Any sort of “canonical” or “narrative” approach to scripture, then, also implies a belief that the Holy Spirit has worked in and through the Church to highlight certain texts that relate to the teaching of the Apostles and that point us to Jesus, even if this process entails some human uncertainty and messiness. This might stretch us, since we know the Church throughout history has been far from perfect, and indeed, has often strayed far from Jesus’ teachings. At the same time, it reminds us that, when we approach scripture in a church context such as this Bible study, we’re not just engaged in an academic exercise. We come to the text as the “church’s book,” alive and active in our ongoing journey of faith. All of this also shows that theology is a “web” of interconnected concepts. Theologies of scripture, the Church (ecclesiology), the Holy Spirit (pneumatology), Christ (Christology), the trajectory of history (eschatology), and so-on always are all at work when we try to understand what any part of the Bible might mean for us today.

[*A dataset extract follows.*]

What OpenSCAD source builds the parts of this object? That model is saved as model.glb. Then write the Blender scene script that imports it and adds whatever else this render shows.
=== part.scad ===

For a good source on the NT canon, see Craig D. Allert, A High View of Scripture? The Authority of the Bible and the Formation of the New Testament Canon (Grand Rapids: Baker Academic 2007). For a good source on the narrative of scripture, see N.T. Wright, Scripture and the Authority of God: How to Read the Bible Today (SanFrancisco: Harper One 2013). For a good source of a contemporary Protestant theology of scripture, see John Webster, Holy Scripture: A Dogmatic Sketch (Cambridge: Cambridge Univ. Press 2003).

/2/ We have no evidence whether Paul had previously been married and had been widowed or divorced. Remember from our Introduction that 1 Corinthians is probably written about 10 years after Paul’s Damascus Road calling by Jesus. Given that Paul was previously a Pharisee and a Rabbi, it seems unlikely he would have been unmarried and celibate his entire life.